We need both tactical thinking and strategic thinking. Our five year conceptual plan, in four years, must transform into a one year tactical plan.

Some people think short term. Some think long term. Some think both.

Point A to Point B

An event is anything that gets our attention. An event, at work, is any decision or problem that gets our attention. Decisions and problems present themselves as isolated events, yet they exist inside a context. That context will have significant bearing on the outcome of the decision and the solution to the problem.

When we measure the context in terms of time, or timespan, we gain insight into the impact of the decision made or the problem solved.
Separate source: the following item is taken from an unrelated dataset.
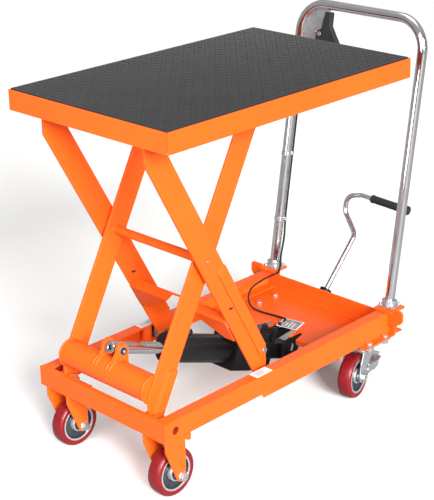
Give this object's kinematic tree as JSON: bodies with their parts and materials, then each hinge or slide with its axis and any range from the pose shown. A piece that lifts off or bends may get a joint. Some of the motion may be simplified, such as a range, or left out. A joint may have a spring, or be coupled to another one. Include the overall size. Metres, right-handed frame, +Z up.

We can certainly walk from point A to point B. And to carry a payload, we are limited to our backs. In the long term, if we are to carry many payloads, we may want to invest in a vehicle to carry each payload. The timespan of the decision indicates its impact.

If we are to carry many payloads in our vehicle faster over a longer period of time, we may want to invest in a road. If we want to go faster, we may top that road with smooth asphalt. If we want the smooth asphalt to remain smooth with minimum repair, over time, we may invest in a strong sub-structure for the road. The timespan of the decision indicates its impact.

Still, we can certainly walk from point A to point B.

It is the role of management to think about longer timespan impact at higher levels of work.